Mailing List Archives
Authenticated access
|
|
|
[Date Prev][Date Next][Thread Prev][Thread Next][Date Index][Thread Index]
Re: [Condor-users] Strange DAGMan behaviour
- Date: Wed, 19 Oct 2005 09:35:18 -0500 (CDT)
- From: "R. Kent Wenger" <wenger@xxxxxxxxxxx>
- Subject: Re: [Condor-users] Strange DAGMan behaviour
On Tue, 18 Oct 2005, Mark Fox wrote:
> I ran into some strange DAGMan behaviour in a software system I
> maintain. The system submits a DAG that may recursively submit
> another DAG, and so on. The problem is that the execution of one of
> the DAGs eventually fails without ever having run. The first DAG
> always succeeds, but the following DAGs seem to have about a 50-50
> chance of success. Sometimes it will iterate several times, but most
> of the time, it fails on the first or second iteration. In the DAGMan
> log for the last DAG, I get this:
Several questions:
- When you say that you are doing recursion, are you re-submitting the
same DAG file or a different DAG file? If you're re-submitting the same
DAG file, it's not surprising that you're running into problems.
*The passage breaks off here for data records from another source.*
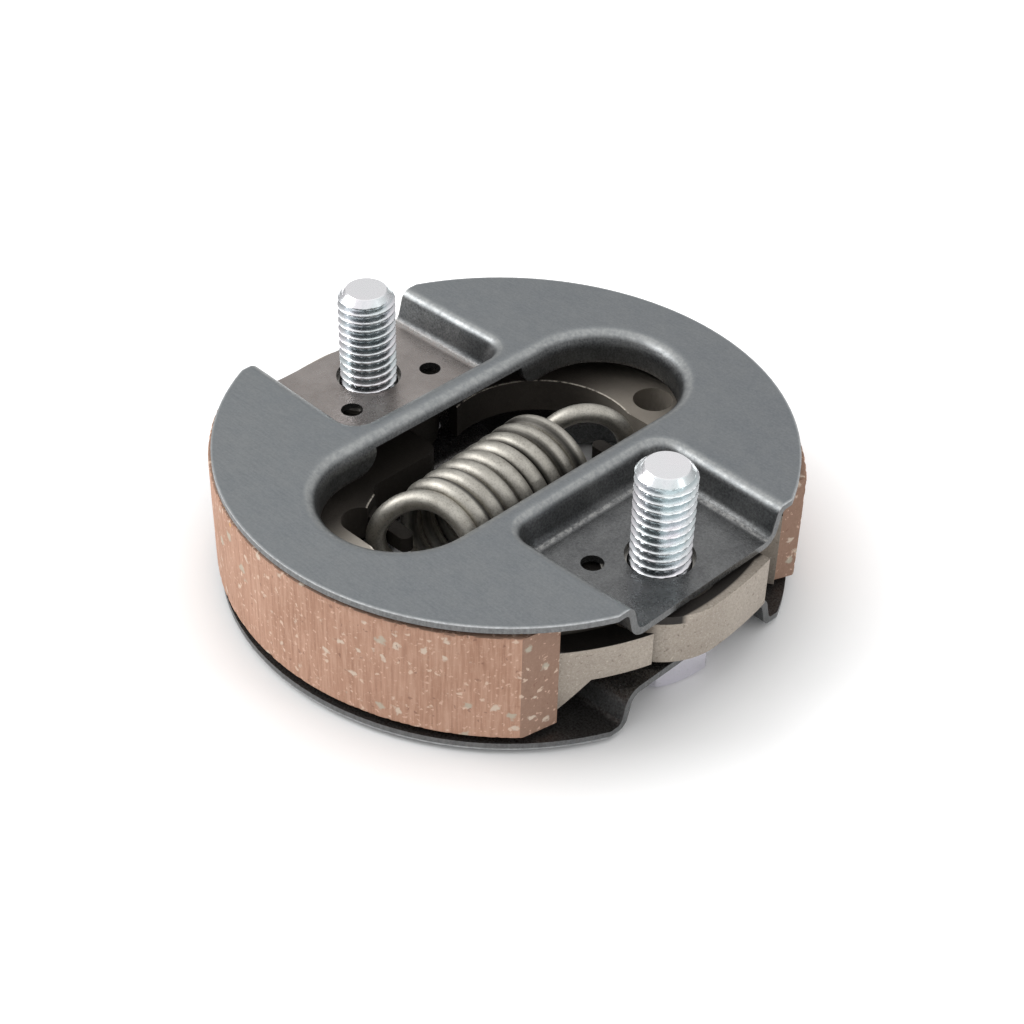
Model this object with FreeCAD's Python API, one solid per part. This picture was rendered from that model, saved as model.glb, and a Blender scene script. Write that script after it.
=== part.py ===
"""Centrifugal clutch: two swinging shoes between two pressed steel plates.

Millimetres. +Z runs up along the bolts' threads, X through both bolts, Y nearly along the return spring.
The origin is on the clutch's axis at the underside of the bolt heads.
The shoes repeat under a half turn about Z: side b swings about the bolt at +X, side a about the one at -X.
"""
import FreeCAD, Part
import math
import os

V = FreeCAD.Vector
Z_AXIS = V(0, 0, 1)

# Carrier plates
PLATE_RADIUS = 38.0
FLAT_CUT = 3.5
FLAT_CORNER_RADIUS = 1.0
SHEET = 1.0
POCKET_DEPTH = 4.5
POCKET_HALF_LENGTH = 13.3
POCKET_MOUTH_HALF_LENGTH = 12.8
POCKET_WALL_LEAN = 15.0
POCKET_PLAN_RADIUS = 3.0
POCKET_RIM_RADIUS = 0.8
POCKET_FLOOR_RADIUS = 1.5
RIDGE_FLAT = 0.2
SLOT_HALF_WIDTH = 10.3
SLOT_BEND_RADIUS = 1.3
LIP_DEPTH = 4.6
SHORT_LIP_DEPTH = 1.4
LIP_CORNER_RADIUS = 3.0
BOLT_HOLE_CLEARANCE = 0.5
TOOLING_HOLE_RADIUS = 1.5
TOOLING_HOLE_INWARD = 4.7
TOOLING_HOLE_SIDEWAYS = 7.2

# Bolts, pivot sleeves and washers
BOLT_INWARD = 11.0
SHANK_RADIUS = 4.0
SHANK_ABOVE_FLOOR = 0.5
THREAD_RELIEF = 0.16
HEAD_ACROSS_FLATS = 13.0
HEAD_HEIGHT = 5.3
HEAD_CHAMFER_ANGLE = 30.0
HEAD_CORNER_ANGLE_A = 47.0
HEAD_CORNER_ANGLE_B = 16.5
STUD_ABOVE_FLOOR = 13.9
TIP_CHAMFER = 1.1
SLEEVE_CLEARANCE = 0.1
SLEEVE_WALL = 1.4
WASHER_CLEARANCE = 0.1
WASHER_WIDTH = 1.8
WASHER_THICKNESS = 0.6
PIVOT_CLEARANCE = 0.05
SIDE_CLEARANCE = 0.1

# Shoe and lining, on the side that swings about the bolt at +X
LINING_CENTRE_X = 0.5
LINING_CENTRE_Y = -1.9
LINING_BEYOND_PLATE = 1.7
LINING_THICKNESS = 2.5
LINING_HEIGHT = 16.0
PLATE_TO_LINING_CLEARANCE = 0.85
LINING_PAST_PIVOT = 4.8
LINING_PIVOT_END_LEAN = 22.0
LINING_PAST_FAR_BOLT = 1.3
LINING_FREE_END_LEAN = 12.0
SEAT_STEP = 0.9
RIM_WALL = 2.4
RIM_PIVOT_ANGLE = 31.3
RIM_FREE_ANGLE = 145.2
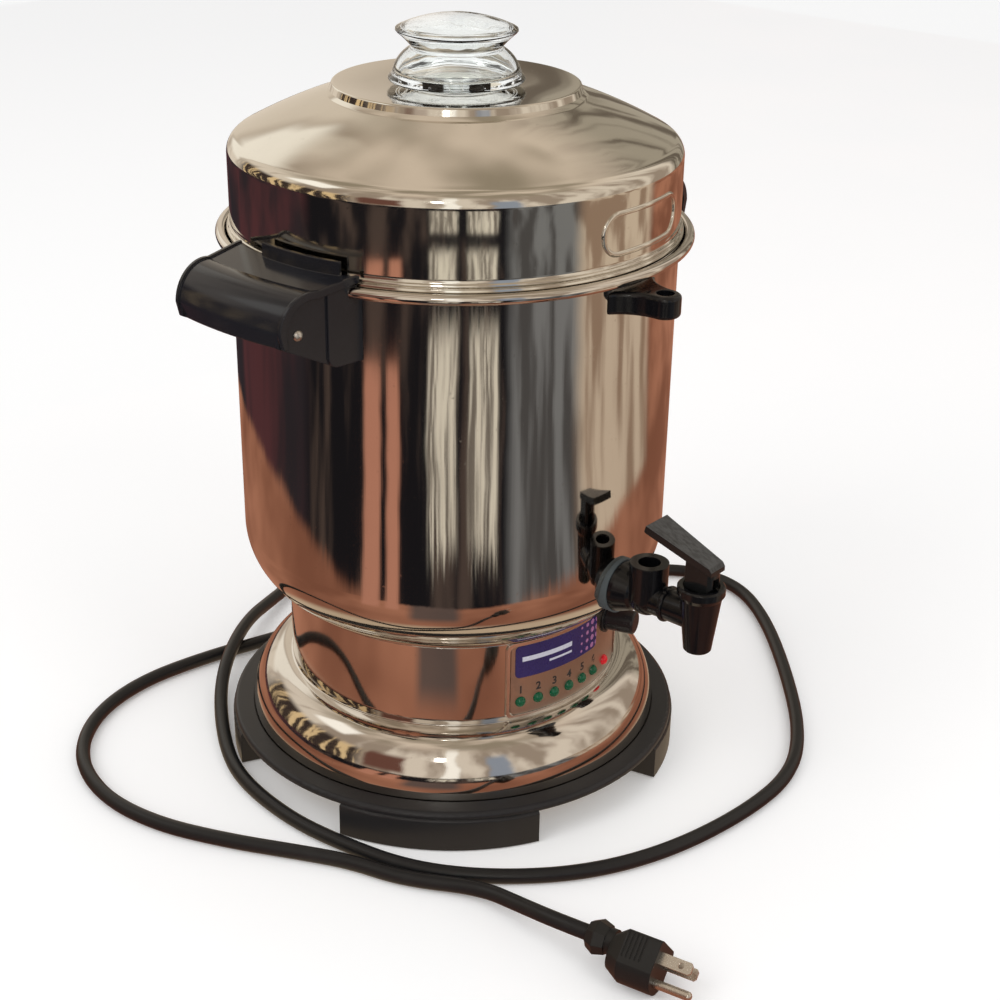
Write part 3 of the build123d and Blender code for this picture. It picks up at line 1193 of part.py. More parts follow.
# ---------------------------------------------------------------- push button
button_way = outward(BUTTON_AZIMUTH, 0, BUTTON_Z).location
bezel_in = NECK_R - SHEET - 3.0
bezel = ring(BUTTON_R + SEAT_GAP, BUTTON_R + 1.2, bezel_in, NECK_R + PANEL_T)
bezel += ring(BUTTON_R + SEAT_GAP, BEZEL_R, NECK_R + PANEL_T, NECK_R + BEZEL_OUT)
bezel -= ring(0, NECK_R, 0, 3)
save("button_bezel", button_way * bezel)
button_end = NECK_R + BUTTON_OUT
button_in = bezel_in - 1.0
button = turned(
    Polyline(
        (0, button_in),
        (BUTTON_R, button_in),
        (BUTTON_R, NECK_R + BEZEL_OUT),
        (BUTTON_R - 0.3, button_end - 1.4),
    )
    + ThreePointArc(
        (BUTTON_R - 0.3, button_end - 1.4),
        (BUTTON_R - 0.8, button_end - 0.4),
        (BUTTON_R - 1.7, button_end),
    )
    + Polyline((BUTTON_R - 1.7, button_end), (0, button_end), (0, button_in))
)
save("power_button", button_way * button)
switch_top = button_in - BUTTON_TRAVEL - SEAT_GAP
SWITCH_W, SWITCH_H, SWITCH_T = 19.0, 12.0, 14.0
switch = Pos(0, 0, switch_top - SWITCH_T / 2) * Box(SWITCH_W, SWITCH_H, SWITCH_T)
cheek_in = BUTTON_R + 0.9
cheeks = Pos(0, 0, (switch_top + bezel_in) / 2) * (
    Box(SWITCH_W, 6, bezel_in - switch_top) - Box(2 * cheek_in, 8, bezel_in)
)
save("power_switch", button_way * (switch + cheeks))

# ---------------------------------------------------------------- cord and plug


def corner_radii(route):
    """The arc at each corner that its two runs leave room for, and the tube's own length."""
    points = [Vector(*p) for p in route]
    runs = [b - a for a, b in zip(points, points[1:])]
    radii = []
    length = sum(run.length for run in runs)
    for before, after in zip(runs, runs[1:]):
        turn = radians(before.get_angle(after))
        radius = 0.45 * min(before.length, after.length) / tan(turn / 2)
        radii.append(radius)
        length -= radius * (2 * tan(turn / 2) - turn)
    return radii, length


radii, cord_length = corner_radii(CORD_ROUTE)
print("cord arcs, in diameters:", [round(r / CORD_D, 1) for r in radii])
cord_path = FilletPolyline(*CORD_ROUTE, radius=radii)
cord_start = Plane(origin=CORD_ROUTE[0], z_dir=Vector(*CORD_ROUTE[1]) - Vector(*CORD_ROUTE[0]))
cord = sweep(cord_start * Circle(CORD_D / 2), path=cord_path)
print("cord length", round(cord_length), "volume over section times length",
      round(cord.volume / (pi * CORD_D**2 / 4 * cord_length), 4))
save("power_cord", cord)

plug_start = Vector(*CORD_ROUTE[-1])
plug_way = (plug_start - Vector(*CORD_ROUTE[-2])).normalized()
plug_plane = Plane(origin=plug_start, x_dir=(-plug_way.Y, plug_way.X, 0), z_dir=plug_way).location
plug_plane *= Rot(0, 0, PLUG_ROLL)
# In the plug's own frame x is across, y is up and z points at the blades.
collar = loft(
    [
        Pos(0, 0, 0) * RegularPolygon(PLUG_COLLAR_R - 2.6, 8),
        Pos(0, 0, PLUG_COLLAR_L * 0.45) * RegularPolygon(PLUG_COLLAR_R, 8),
        Pos(0, 0, PLUG_COLLAR_L) * RegularPolygon(PLUG_COLLAR_R - 1.8, 8),
    ],
    ruled=True,
)
neck_end = PLUG_COLLAR_L + PLUG_NECK_L
collar += Pos(0, 0, PLUG_COLLAR_L) * extrude(Circle(7), PLUG_NECK_L)


def plug_section(shrink, z):
    """The plug's outline across the blades: square above, round below."""
    half = PLUG_W / 2 - shrink
    up, down = PLUG_UP - shrink, PLUG_DOWN - shrink
    outline = Polyline((-half, down - half * 0.8 - down), (-half, up), (half, up), (half, -half * 0.8)) + (
        ThreePointArc((half, -half * 0.8), (0, -down), (-half, -half * 0.8))
    )
    return Pos(0, 0, z) * fillet(make_face(outline.edges()).vertices().sort_by(Axis.Y)[-2:], 2.5)


plug_end = neck_end + PLUG_BODY_L
plug = loft([plug_section(4.6, neck_end), plug_section(0, neck_end + 8)], ruled=True)
plug += extrude(plug_section(0, neck_end + 8), PLUG_BODY_L - 8)
for k in range(5):
    groove_z = neck_end + 9.5 + 2.4 * k
    for side_of in (-1, 1):
        plug -= Pos(side_of * PLUG_W / 2, PLUG_UP - 8, groove_z) * Box(1.2, 13, 1.1)
plug += collar
BLADE_ROOT = 6.0
for side_of in (-1, 1):
    slot = Box(BLADE_T, BLADE_W, 2 * BLADE_ROOT)
    plug -= Pos(side_of * BLADE_PITCH / 2, 0, plug_end) * slot
plug -= Pos(0, -PIN_DROP, plug_end) * Cylinder(PIN_ROOT_R, 2 * BLADE_ROOT)
save("plug_body", plug_plane * plug)
blades = []
for side_of in (-1, 1):
    blade = Pos(0, 0, (BLADE_L - BLADE_ROOT) / 2) * Box(BLADE_T, BLADE_W, BLADE_L + BLADE_ROOT)
    blade = chamfer(blade.edges().filter_by(Axis.X).sort_by(Axis.Z)[-2:], 1.2)
    blade -= Pos(0, 0, BLADE_L - 6) * Rot(0, 90, 0) * Cylinder(1.6, 10)
    blades.append(plug_plane * Pos(side_of * BLADE_PITCH / 2, 0, plug_end) * blade)
save("plug_blades", *blades)
pin_outline = (
    Polyline(
        (0, -BLADE_ROOT),
        (PIN_ROOT_R, -BLADE_ROOT),
        (PIN_ROOT_R, 0),
        (GROUND_PIN_R, 0),
        (GROUND_PIN_R, GROUND_PIN_L - 2),
    )
    + dome(GROUND_PIN_R, GROUND_PIN_L - 2, 2)
    + Line((0, GROUND_PIN_L), (0, -BLADE_ROOT))
)
save("ground_pin", plug_plane * Pos(0, -PIN_DROP, plug_end) * turned(pin_outline))

print(len(written), "nodes")
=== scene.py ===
# %% [markdown]
# # A polished coffee urn
# The solids of the urn come from its CAD model, each already in its place. This lesson dresses
# them: it gives every piece a finish, and it rebuilds the mirror-bright shells as smooth surfaces,
# because a mirror shows every facet. Lengths are written in millimetres and turned into metres
# only when a mesh is made.

# %% Load the CAD model
import bpy
import bmesh
import json
import numpy as np
from math import cos, pi, radians, sin
from mathutils import Matrix, Vector


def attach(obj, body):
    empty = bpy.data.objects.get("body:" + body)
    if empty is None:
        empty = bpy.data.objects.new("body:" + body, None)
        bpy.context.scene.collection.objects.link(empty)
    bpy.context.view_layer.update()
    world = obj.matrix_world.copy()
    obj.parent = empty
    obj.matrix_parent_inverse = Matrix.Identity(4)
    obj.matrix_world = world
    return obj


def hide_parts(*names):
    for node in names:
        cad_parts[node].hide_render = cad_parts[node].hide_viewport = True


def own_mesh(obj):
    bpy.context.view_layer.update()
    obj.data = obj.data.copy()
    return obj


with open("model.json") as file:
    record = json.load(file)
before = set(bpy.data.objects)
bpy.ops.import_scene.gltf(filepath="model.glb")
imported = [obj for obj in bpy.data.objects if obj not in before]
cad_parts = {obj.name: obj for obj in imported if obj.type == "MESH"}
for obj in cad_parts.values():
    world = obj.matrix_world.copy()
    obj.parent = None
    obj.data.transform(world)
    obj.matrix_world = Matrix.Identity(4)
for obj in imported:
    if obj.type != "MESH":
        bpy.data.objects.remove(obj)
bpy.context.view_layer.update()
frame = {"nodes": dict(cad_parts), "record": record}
scene = bpy.context.scene
scene.view_settings.view_transform = "Standard"
MM = 0.001

# %% [markdown]
# ## Camera
# A camera is set by where it stands and by the way it looks: its heading, its pitch below the
# horizon and its roll. Turning those three angles into three axes by hand keeps every step
# visible, and the long lens gives the calm perspective of a product picture.

# %% Camera
heading, pitch, roll = radians(49.658), radians(25.348), radians(1.0076)
ahead = Vector((sin(heading) * cos(pitch), cos(heading) * cos(pitch), -sin(pitch)))
level = Vector((cos(heading), -sin(heading), 0))
above = level.cross(ahead)
across = cos(roll) * level + sin(roll) * above
upwards = -sin(roll) * level + cos(roll) * above
camera = bpy.data.objects.new("camera", bpy.data.cameras.new("camera"))
camera.data.lens = 62.77
camera.data.sensor_width = 36
camera.data.clip_start = 0.05
stand = Vector((-705.5, -635.2, 606.3)) * MM
facing = Matrix((across, upwards, -ahead)).transposed().to_4x4()
camera.matrix_world = Matrix.Translation(stand) @ facing
scene.collection.objects.link(camera)
scene.camera = camera
print("camera stands", round(stand.length, 3), "m from the middle of the urn's foot")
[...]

- Do you get a dagman.out file for the DAG that fails? It would help
a lot if we could see that.
- If you take one of the DAGs that fails as a subdag, and just run it on
its own, does it still sometimes fail?
> 005 (518.000.000) 10/18 15:42:55 Job terminated.
> (0) Abnormal termination (signal 9)
> (0) No core file
> Usr 0 00:00:00, Sys 0 00:00:00 - Run Remote Usage
> Usr 0 00:00:00, Sys 0 00:00:00 - Run Local Usage
> Usr 0 00:00:00, Sys 0 00:00:00 - Total Remote Usage
> Usr 0 00:00:00, Sys 0 00:00:00 - Total Local Usage
> 0 - Run Bytes Sent By Job
> 0 - Run Bytes Received By Job
> 0 - Total Bytes Sent By Job
> 0 - Total Bytes Received By Job
You're saying that job 518.0 is one of the condor_dagman jobs, right?
Kent Wenger
Condor Team